I concede that there has already been an extension of the role of caseworkers. The Narey report in 1997 recommended that
“Non-lawyers employed by the CPS should be able to present uncontested cases in magistrates courts”.
That recommendation was followed through and we now see regularly in magistrates courts caseworkers conducting straightforward, simple pleas and other less serious matters. However, the clause seeks to extend widely the ambit of those caseworkers. The concern is that that will inevitably lead to a reduction in the legal input in criminal proceedings. Trials of some serious offences could well be heard by lay magistrates without a legally qualified representative for either the defence or the prosecution.
The concern is that, given that designated caseworkers are not necessarily solicitors, barristers or legal executives, they are not subject to professional codes of conduct, nor are they required to fulfil the important duties to the court that those legal professionals fulfil. In addition, as officers of the court, those professionals have that vital independence that the designated caseworkers do not.
This is not a call for closed shops for solicitors, barristers or legal executives themselves, and it should not be seen in that light. It should be seen as an important defence of the principle of high-quality justice in magistrates courts. The caseworker’s role was recognised as limited and restricted by the Crown Prosecution Service in its annual report, and in debates in this and another place during the passage of the Crime and Disorder Act 1998. Then, Lord Meston reminded peers:
“The Royal Commission report which led to the introduction of the Crown Prosecution Service proposed that it should be set up in such a way as to recognise the importance of independent legal expertise in the decision to prosecute and to make the conduct of the prosecution the responsibility of someone who is legally qualified.”
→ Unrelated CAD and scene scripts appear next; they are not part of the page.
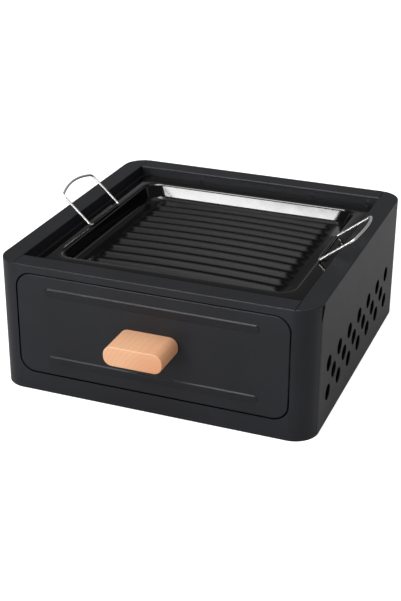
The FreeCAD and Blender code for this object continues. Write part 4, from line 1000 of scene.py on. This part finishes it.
def lamp(name, place, target, size, power):
    """A soft lamp that faces its target. Gloss doesn't show it."""
    data = bpy.data.lights.new(name, "AREA")
    data.shape = "RECTANGLE"
    data.size, data.size_y = size
    data.energy = power
    piece = bpy.data.objects.new(name, data)
    bpy.context.scene.collection.objects.link(piece)
    piece.location = place
    away = np.array(place, float) - np.array(target, float)
    away /= np.linalg.norm(away)
    piece.rotation_euler = (math.acos(away[2]), 0, math.atan2(away[1], away[0]) + math.pi / 2)
    piece.visible_glossy = False
    return piece


stage_plane("floor", (FLOOR_SIZE, FLOOR_SIZE), (0, 0, FLOOR_LEVEL), (0, 0, 0), floor_look())
tent()
card("softbox_left", azimuth=-108, elevation=11, span=(22, 13), distance=1.6, strength=24.0)
card("softbox_top", azimuth=-110, elevation=68, span=(40, 36), distance=1.6, strength=12.0)
card("softbox_right", azimuth=-8, elevation=12, span=(14, 14), distance=1.8, strength=4.0)
surround()
lamp("key", place=(-0.9, -1.6, 1.3), target=(0, 0, 0.08), size=(1.4, 1.0), power=33)
lamp("top", place=(0.2, 0.1, 1.8), target=(0, 0, 0.1), size=(1.2, 1.2), power=8)
lamp("fill", place=(1.8, -0.6, 0.9), target=(0, 0, 0.08), size=(1.2, 1.2), power=1)


# Camera: its place in metres, its turns, and its focal length in the photograph's pixels.

CAMERA_PLACE = (0.41622, -1.09982, 0.60090)
CAMERA_YAW = math.radians(21.26)
CAMERA_PITCH = math.radians(25.21)
CAMERA_ROLL = math.radians(0.284)
FOCAL_PIXELS = 1241.70
PHOTO_HEIGHT = 601
SENSOR = 36.0

camera_data = bpy.data.cameras.new("camera")
camera_data.sensor_fit = "AUTO"
camera_data.sensor_width = SENSOR
camera_data.lens = FOCAL_PIXELS / PHOTO_HEIGHT * SENSOR
camera = bpy.data.objects.new("camera", camera_data)
bpy.context.scene.collection.objects.link(camera)
view = np.array([-math.sin(CAMERA_YAW) * math.cos(CAMERA_PITCH),
                 math.cos(CAMERA_YAW) * math.cos(CAMERA_PITCH), -math.sin(CAMERA_PITCH)])
level = np.array([math.cos(CAMERA_YAW), math.sin(CAMERA_YAW), 0.0])
right = math.cos(CAMERA_ROLL) * level + math.sin(CAMERA_ROLL) * np.cross(level, view)
up = np.cross(right, view)
camera.matrix_world = Matrix([[right[k], up[k], -view[k], CAMERA_PLACE[k]] for k in range(3)]
                             + [[0, 0, 0, 1]])
bpy.context.scene.camera = camera
bpy.context.scene.view_settings.view_transform = "Standard"
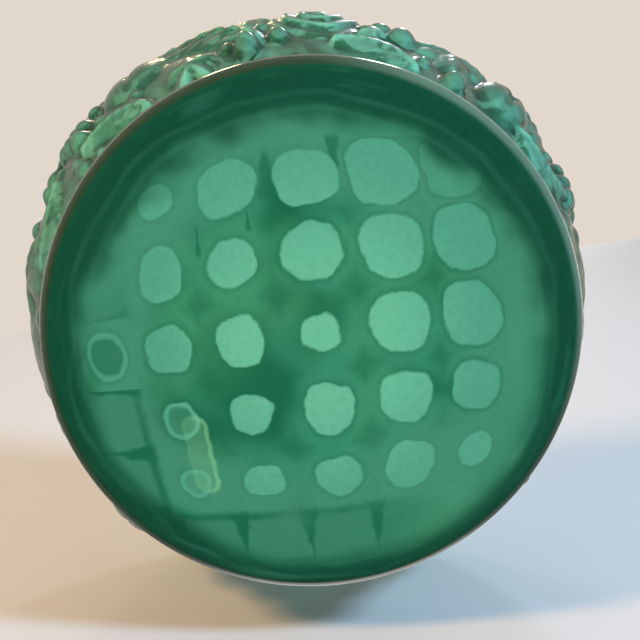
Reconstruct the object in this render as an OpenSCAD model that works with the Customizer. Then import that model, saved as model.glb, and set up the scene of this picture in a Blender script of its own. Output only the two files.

He continued, and made the point clearly:
“The decision whether to commence or to continue criminal proceedings involves considerable responsibility, with implications for defendants, victims and the courts. Uncontested criminal proceedings in the magistrates’ courts are not necessarily trivial or straightforward...the liberty of the individual can be at risk”.
That is the concern about the clause. We are dealing with the liberty of the individual and with cases that victims want properly prosecuted, and the concern is that justice is being short-changed.
The criticism, quite rightly, is that the clause reveals a desire to get justice on the cheap. Where is the evidence that we need the extension? It seems to be based on financial reasons. The Government said that they intend to achieve
“maximum flexibility to allow optimisation of staff deployment across the courts”,
and
“to improve the case-building process with lawyers focused on sensitive, complex casework”.
That is management-speak. The Government talk about employment issues and the organisation of staff deployment; there is nothing about justice, or the importance of independent expertise when dealing with cases that involve the liberty of the individual, or properly prosecuting important cases for victims.
The measure seems to be a cost-cutting exercise that will inevitably result in a loss of confidence in the criminal justice system. There will be a greater risk of error, which in this context could mean a poorly contested or prosecuted case, to the detriment of victims and wider society. That would have a profound impact. I say cost-cutting exercise but there is no evidence of cost savings. It would be interesting to hear from the Minister whether any such evidence exists, because the results of a poorly prosecuted case could mean longer and more expensive trials in which there is no legal expertise to deal with matters appropriately and expeditiously. It might also lead to more appeals and increased court and knock-on costs.
The concern is also about the principle of equality of arms in the court process. The principle is applied in the European convention on human rights, article 6, on fair trials. Inherent in that is equality of arms when dealing with criminal justice issues. The clause may result in inequality of arms, however, with a defendant represented by a fully qualified barrister or solicitor of great experience and expertise, while the Crown’s case, representing the victim but on behalf of the Crown, is represented by a designated caseworker.
There are many fine designated caseworkers. I know and see them in Enfield magistrates court, and they do a fine job in Narey courts, proceeding with less serious cases. However, when they have to decide whether to continue with a prosecution, when there is complexity, or when there are issues about bail, they must defer to a Crown Prosecution Service lawyer who will reach a decision using their expertise, their duties to the court and their training, which has been gained not over weeks, but over years, to ensure that justice is properly served.
I do not wish to bang the drum on behalf of the Bar Council, the Law Society or the Institute of Legal Executives. I do wish to bang the drum for the victim sitting at the back of a court or a member of the public watching a court process. If they see someone who is no doubt doing the best that they can but find out that that person does not have the same qualification or experience, and is at a different level of expertise from the lawyer representing the defence, even if there is no determination about the legal niceties of equality of arms, surely they will feel that justice is not being done and that justice is going cheap. The Minister needs to tell us why the provision is necessary, referring not just to cost savings but to why it is needed as a matter of principle, considering the liberty of the individual and the proper prosecution of cases on behalf of the victim and society.
Where was the support in the consultation with interested organisations? The Magistrates Association does not support it, and nor do the Law Society, the Bar Council, ILEX or the Crown Prosecution Service. It is important to find out. In The Times on 16 July, it was noted that the Director of Public Prosecutions had
“insisted that he could not imagine any situation in which the case workers would be entrusted to handle cases where a defendant might go to jail.”
That will now be a reality. Has the DPP’s view changed, and, if so, why?